EC rules on labelling of perishable cosmetics

Related tags Cosmetic products Cosmetics Perfume

The Europeran Commission has launched an initiative to ensure that
all cosmetic products with a durability of more than 30 months will
have to indicate so on the labelling. The move means changes for
manufacturers of a variety of products, including shampoos,
sunscreens and beauty creams, writes Simon Pitman.

The Commission says that the aim of the initiative is to better inform consumers about cosmetic products, given that the efficacy of some can be depleted over time as well as the possiblity of becoming harmful to the user. The move is especially relevant to sunscreen products, the efficacy of which is vital if users want to insure protection against sun damage.

The information will be labelled with the use of a clearly marked logo, represented by an open beauty cream jar and a clearly marked period during which the product is safe to use after opening. The Commission said that this system was chosen to make the labelling as clear as possible and to avoid taking up too much label space with wordy explanations.

At the same time the Commission has also introduced a measure ensuring that the labelling of 26 substances used as perfume and aromatic composition in cosmetic products will be mandatory as these substances may be allergenic.

Until now they have only been mentioned in the list of ingredients of cosmetic products under the title 'parfum' or 'aroma'. However, this new labelling requirement will allow consumers to identify substances they are allergic to.

European Commission​ vice-president, Günter Verheugen said: "This initiative is good for consumers and industry. Consumers get clear information about the product they buy and use. And the EU cosmetics industry benefits from coherent rules, as the new labelling is uniformly implemented in the internal market."

The European Cosmetic, Toiletry and Perfumery Association​ said that the requirement were "another piece of information on the optimal use of the product. In this regard, consumers have a very important role to play in the way they should use and store their cosmetic products."

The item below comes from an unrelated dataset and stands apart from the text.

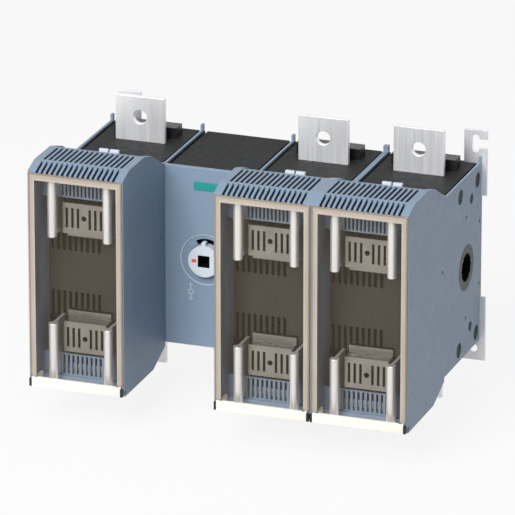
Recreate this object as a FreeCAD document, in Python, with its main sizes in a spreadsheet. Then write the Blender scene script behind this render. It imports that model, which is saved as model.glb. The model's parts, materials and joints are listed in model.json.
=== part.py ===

Until now, there has been no information concerning the 'use within' period for conservation of a product when it was more than 30 months old. This meant that there was only the mention of the minimum durability when it was less than 30 months.

Although cosmetic products are normally formulated with various preservative to ensure that they last a long time, the consumer has often been left in the dark, not konwing how ‚long is a long time'.

The move does not apply to any products which were put on the market before 11 March 2005. It also does not apply to products that don't deteriorate or single-use products.